Kurz erinnerte daran, dass es derzeit mehr als 300 sogenannte "Foreign Terrorist Fighters" aus Österreich gebe. Die Hälfte davon sei zurückgekehrt und stelle - wie sich beim Anschlag in der Vorwoche gezeigt hatte - eine massive Gefahr für die Sicherheit im Lande dar. Deshalb wolle man sie auch bei verbüßter Haftstrafe im Maßnahmenvollzug festhalten können. Man werde "wie bei geistig abnormen Rechtsbrechern die Möglichkeit schaffen, sie wegzusperren und so die Bevölkerung vor ihnen zu schützen" - und zwar "lebenslang", wie der Bundeskanzler betonte.

Umsetzen will man das auf jeden Fall menschenrechtskonform, und in Deutschland und Frankreich gebe es dafür auch schon Beispiele, erläuterte Justizministerin Alma Zadic nach dem Pressefoyer der APA. Ansetzen könnte man bei jener Bestimmung, die die Einweisung gefährlicher Rückfallstäter in den Maßnahmenvollzug vorsieht. Terroristische Straftäter seien davon bisher nicht erfasst; das könnte man ändern, so die Justizministerin, die an der Sitzung via Videoschaltung teilgenommen hatte.

Fußfessel für haftentlassene Terroristen

Kurz verteidigte im Pressefoyer auch den Plan, Haftentlassene etwa durch Fußfessel oder ein Armband elektronisch zu überwachen. Dies sei ein starker, aber notwendiger Eingriff zum Schutz der Menschen vor diesen "tickenden Zeitbomben".

Vizekanzler Werner Kogler (Grüne) unterstrich, dass man nicht nur auf Islamismus abziele. "Dieses Antiterrorpaket der Regierung wirkt gegen alle Arten von Terror", sagte er. "Es ist beabsichtigt, dass dieses Paket auch gegen Neonazis wirkt, und das ist gut so. Die haben nämlich mehr gemein, als man glaubt." Es gehe um die Verteidigung von Grund-, Freiheits- und Menschenrechten. Er hoffe auf einen möglichst breiten politischen Konsens.

Fehleranalyse findet statt

Es gehe aber auch um mehr Effektivität der Ermittlungsmethoden und eine schonungslose Fehleranalyse, so der Vizekanzler.
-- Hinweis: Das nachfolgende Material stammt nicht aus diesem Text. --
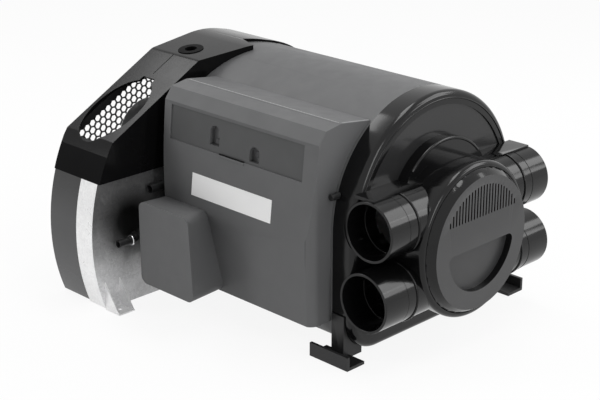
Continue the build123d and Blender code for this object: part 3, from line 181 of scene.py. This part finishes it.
def spread(tree, source, low, high, source_range=NOISE_RANGE):
    """Maps a range of the source to low and high."""
    node = tree.nodes.new("ShaderNodeMapRange")
    node.inputs["From Min"].default_value = source_range[0]
    node.inputs["From Max"].default_value = source_range[1]
    node.inputs["To Min"].default_value = low
    node.inputs["To Max"].default_value = high
    tree.links.new(source, node.inputs["Value"])
    return node.outputs["Result"]


def tint(tree, source, dark, light):
    node = tree.nodes.new("ShaderNodeMix")
    node.data_type = "RGBA"
    node.inputs[MIX_FIRST_COLOUR].default_value = (*dark, 1)
    node.inputs[MIX_SECOND_COLOUR].default_value = (*light, 1)
    tree.links.new(source, node.inputs[MIX_FACTOR])
    return node.outputs[MIX_COLOUR]


def relief(tree, shader, source, strength, height):
    node = tree.nodes.new("ShaderNodeBump")
    node.inputs["Strength"].default_value = strength
    node.inputs["Distance"].default_value = height
    tree.links.new(source, node.inputs["Height"])
    tree.links.new(node.outputs["Normal"], shader.inputs["Normal"])


def uneven_gloss(tree, shader, source, rough, shares, source_range=NOISE_RANGE):
    value = spread(tree, source, rough * shares[0], rough * shares[1], source_range)
    tree.links.new(value, shader.inputs["Roughness"])


def moulded_plastic(name, dark, light, rough, grain_scale, grain, specular):
    """Moulded plastic: cloudy base colour, fine grain and slightly uneven gloss."""
    material, tree, shader, coords = new_finish(name)
    cloud = noise(tree, coords, CLOUD_SCALE, 4.0).outputs["Fac"]
    tree.links.new(tint(tree, spread(tree, cloud, 0, 1), dark, light), shader.inputs["Base Color"])
    smear = noise(tree, coords, SMEAR_SCALE, 5.0).outputs["Fac"]
    uneven_gloss(tree, shader, smear, rough, PLASTIC_ROUGH_SHARES)
    fine = noise(tree, coords, grain_scale, 2.0).outputs["Fac"]
    relief(tree, shader, fine, grain, PLASTIC_RELIEF_HEIGHT)
    shader.inputs["Specular IOR Level"].default_value = specular
    return material


def bare_metal(name, dark, light, rough, mark_stretch, grain):
    """Metal with fine directional marks and clouded gloss."""
    material, tree, shader, coords = new_finish(name)
    shader.inputs["Metallic"].default_value = 1.0
    mapping = tree.nodes.new("ShaderNodeMapping")
    mapping.inputs["Scale"].default_value = mark_stretch
    tree.links.new(coords, mapping.inputs["Vector"])
    marks = tree.nodes.new("ShaderNodeTexNoise")
    marks.inputs["Scale"].default_value = METAL_MARK_SCALE
    marks.inputs["Detail"].default_value = 4.0
    tree.links.new(mapping.outputs["Vector"], marks.inputs["Vector"])
    cloud = noise(tree, coords, METAL_CLOUD_SCALE, 3.0).outputs["Fac"]
    tree.links.new(tint(tree, spread(tree, cloud, 0, 1), dark, light), shader.inputs["Base Color"])
    uneven_gloss(tree, shader, marks.outputs["Fac"], rough, METAL_ROUGH_SHARES)
    relief(tree, shader, marks.outputs["Fac"], grain, RELIEF_HEIGHT)
    return material


def spangled_zinc(name, dark, light, rough, metallic, heights, top_share):
    """Zinc-plated sheet: crystal spangle in cells of a few millimetres, with painted shade darkening
    it towards its top.
    """
    material, tree, shader, coords = new_finish(name)
    shader.inputs["Metallic"].default_value = metallic
    bend = noise(tree, coords, ZINC_BEND_SCALE, 4.0)
    shift = tree.nodes.new("ShaderNodeMix")
    shift.data_type = "VECTOR"
    shift.inputs[MIX_FACTOR].default_value = ZINC_BEND_SHARE
    tree.links.new(coords, shift.inputs[MIX_FIRST_VECTOR])
    tree.links.new(bend.outputs["Color"], shift.inputs[MIX_SECOND_VECTOR])
    cells = tree.nodes.new("ShaderNodeTexVoronoi")
    cells.inputs["Scale"].default_value = ZINC_CELL_SCALE
    tree.links.new(shift.outputs[MIX_VECTOR], cells.inputs["Vector"])
    cell = tree.nodes.new("ShaderNodeSeparateColor")
    tree.links.new(cells.outputs["Color"], cell.inputs[0])
    cloud = noise(tree, coords, ZINC_CLOUD_SCALE, 5.0).outputs["Fac"]
    mixed = tree.nodes.new("ShaderNodeMath")
    mixed.operation = "MULTIPLY_ADD"
    mixed.inputs[1].default_value = ZINC_CELL_SHARE
    tree.links.new(cell.outputs[0], mixed.inputs[0])
    tree.links.new(spread(tree, cloud, 0.0, ZINC_CLOUD_SHARE), mixed.inputs[2])
    spot = tree.nodes.new("ShaderNodeSeparateXYZ")
    tree.links.new(coords, spot.inputs[0])
    # Painted shade: the zinc's colour is darkened towards the top of the sheet.
    painted_top_shade = tree.nodes.new("ShaderNodeMix")
    painted_top_shade.data_type = "RGBA"
    painted_top_shade.blend_type = "MULTIPLY"
    painted_top_shade.inputs[MIX_FACTOR].default_value = 1.0
    zinc_colour = tint(tree, mixed.outputs[0], dark, light)
    tree.links.new(zinc_colour, painted_top_shade.inputs[MIX_FIRST_COLOUR])
    fade = spread(tree, spot.outputs["Z"], 1.0, top_share, heights)
    tree.links.new(fade, painted_top_shade.inputs[MIX_SECOND_COLOUR])
    tree.links.new(painted_top_shade.outputs[MIX_COLOUR], shader.inputs["Base Color"])
    uneven_gloss(tree, shader, cell.outputs[1], rough, ZINC_ROUGH_SHARES, (0, 1))
    relief(tree, shader, cell.outputs[2], ZINC_RELIEF, RELIEF_HEIGHT)
    return material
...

Die entsprechende Untersuchungskommission werde am Donnerstag vorgestellt. "Klar ist, es wird eine Reform des BVT (Bundesamt für Verfassungsschutz und Terrorismusbekämpfung, Anm.) an Haupt und Gliedern geben." Wichtig sei auch die präzise Einhaltung von Informationspflichten an Staatsanwaltschaften und Gerichte, sagte er ebenso wie Zadic. "Es geht im besten Sinne um eine Entpolitisierung der Sicherheitsverwaltung", betonte Kogler.

Eine umfassende Reform des Verfassungsschutzes durch Trennung des nachrichtendienstlichen vom staatspolizeilichen Teil versprach auch Innenminister Karl Nehammer (ÖVP). Dafür brauche es Ressourcen und mehr Personal. "Der Kampf gegen Terrorismus kennt keine Farbe", bekräftigte er, man wolle Terroristen egal welcher Ideologie das Handwerk legen.

Es geht auch um den "politischen Islam"

Integrationsministerin Susanne Raab (ÖVP) stellte dennoch in den Vordergrund, dass es um die "hasserfüllte Ideologie" hinter dem jüngsten Anschlag gehe. Man müsse dem politischen Islam den Nährboden entziehen und aufs schärfste bekämpfen, sagte sie. Dies sei aber kein Angriff gegen die Religion oder die Mitglieder einer Religionsgemeinschaft. Es werde " ein explizites strafrechtliches Verbot des politischen Islam in Österreich" geben. Wie genau dieses ausgestaltet werden soll, ließ sie offen.

Die Neos pochen nach dem Terroranschlag in Wien auf eine Aufklärung im Parlament. Es brauche "absolute und lückenlose Transparenz", forderte Neos-Verteidigungssprecher Douglas Hoyos am Mittwoch. "Wir wollen ein Ende dieser Vertuschung." Bevor die Regierung neue Maßnahmen präsentiere, müsse man einmal den Anlassfall genau untersuchen, was hier schief gelaufen sei, meinte Sicherheitssprecherin Stephanie Krisper. Alles andere sei eine "Ablenkung".